Resolution Introduced Urging Iraqi Government to Recognize Israel…

On June 5, Rep. Alcee Hastings (D-FL) introduced H.Res.1249 calling on “the administration to use its influence to persuade Iraq and other countries with which the U.S. has diplomatic relations to recognize the right of Israel to exist and to establish diplomatic relations with Israel.” The measure has 60 co-sponsors, including Hastings.
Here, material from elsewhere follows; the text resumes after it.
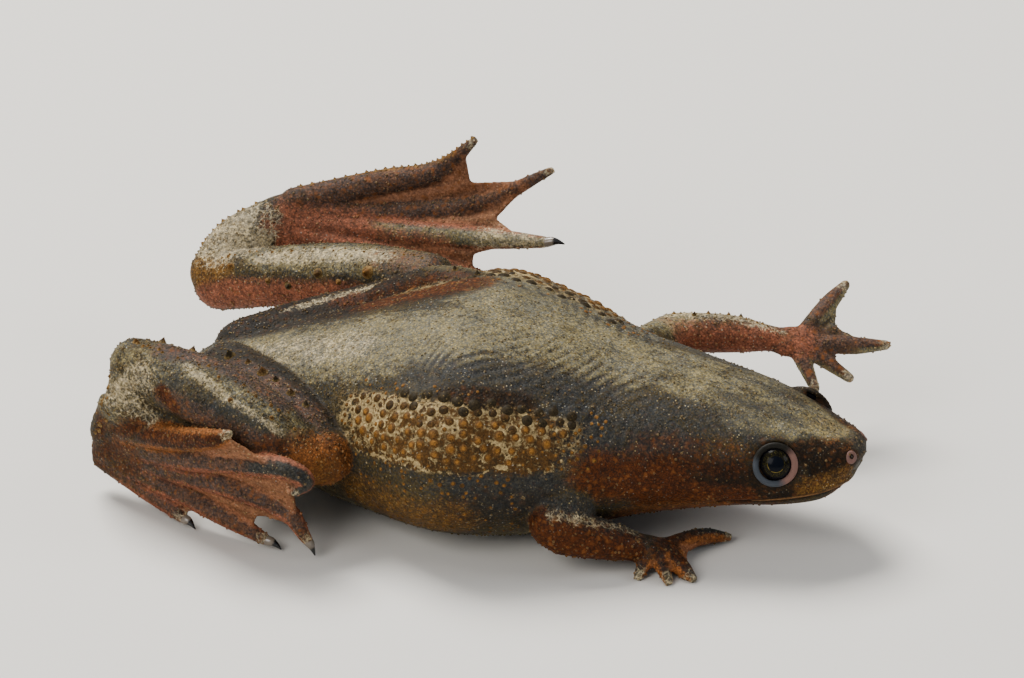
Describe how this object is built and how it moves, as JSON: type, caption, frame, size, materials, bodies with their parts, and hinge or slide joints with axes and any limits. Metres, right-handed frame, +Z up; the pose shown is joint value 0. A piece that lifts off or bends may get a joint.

But Two Resolutions Urge U.S. to Sign Declaration Banning Cluster Bombs

Identical resolutions were introduced in the House and Senate “expressing the sense of Congress that the U.S. should sign the Declaration of the Oslo Conference on Cluster Munitions and future instruments banning cluster munitions that cause unacceptable harm to civilians.” S.J.Res. 37 was introduced by Sen. Dianne Feinstein (D-CA) with 12 co-sponsors on June 3, and H.J.Res.91 was introduced two days later by Rep. James McGovern (D-MA), with 4 co-sponsors.

Shirl McArthur, a retired U.S. foreign service officer, is a consultant based in the Washington, DC area.